I previously mentioned that I had postpartum depression. However for some reason I felt the need to write a bit more about what it is like to have postpartum depression. It is different for every person who gets it, so this is only what it is like for me...
Pretty much the night I got home from the hospital I felt that the baby blues started... Of course being tired and having heart palpitations due to the pain killer (of course I'm allergic to narcotics!) could make anybody emotional, BUT it was hard to stop crying. After 2 weeks (the typical time they say baby blues last) of having a rough time emotionally, my husband suggested I go in to the doctor. So I made the appointment.
For two days before my appointment I made a list of symptoms I was experiencing... and here they are in all their ungloriousness:
* I could cry for any reason or for no reason at all (this is weird for me as I'm not a crier!) Once I started crying it was difficult to stop. I would have a 'crying fit' at least once a day.

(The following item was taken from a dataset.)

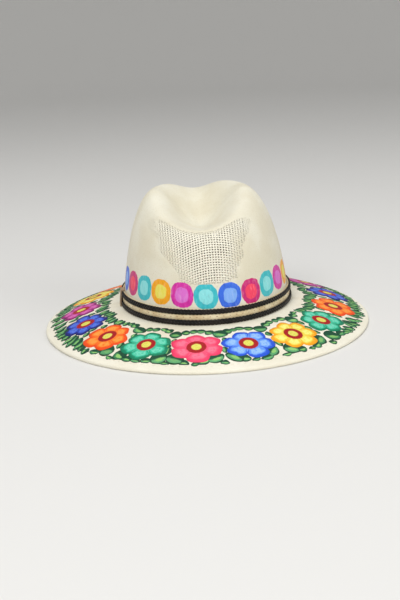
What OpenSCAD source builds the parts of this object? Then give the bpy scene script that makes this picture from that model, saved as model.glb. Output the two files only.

*I really didn't care about what I ate, or sometimes even if I ate. This really hit home one day as I could have eaten plain potato chips all day as the only food I ate. The main problem with this is that I don't really like plain potato chips!
*I would get frustrated at so many things. I would also over-react to little things my sons did that wouldn't normally irritate me. Which didn't help me feel like a good mommy at all!
*I had a lack of interest in doing pretty much anything that I enjoy. For example, my husband and I enjoy doing logic puzzles together (we do them online) and he could work on a whole puzzle while I was sitting next to him (usually feeding a baby) and he'd finish it by himself and I never contributed to helping solve it - and I was right next to him! Not normal for me at all!
*I had this feeling of a weight on my chest. It literally felt like I had at least 10-20 lbs pressing down on right in the middle of my chest. If you've never experienced this, I hope that you don't have to! If you have, you know exactly what I mean.
I'm sure there were more things, but these are the ones that I noticed the most!
It is a good thing I promised Hubby to
make the appointment... I would have put it off because it was something
I honestly didn't want to have to do. It is never easy to admit that one just can't deal with life... Or is that just me? (Please say it's not just me...) So we went to the doctor and I got a
prescription for medication. It was funny (at least to us) that the
medication the OB likes to try first is the one Hubby had a reaction to
- we're talking crazy-dizziness his first year in grad school (Christmas Break so not during classes thankfully). Luckily I didn't have the same
I do feel that the
medication is working and I can actually function normally. I can still
get a little more emotional than normal (crying, anger, frustration) but
it is a lot better! There are still days that I am not up to par, but at least I'm not bawling my eyes out for 10+ minutes, usually I just am a little more irritable or I cannot muster the ambition to actually accomplish anything... Luckily they don't happen that often.
I honestly feel that this is one reason that I have been more sporadic in posting on this blog. Lack of motivation, and sleep deprivation... Hopefully both will get better and I'll be posting more soon ;).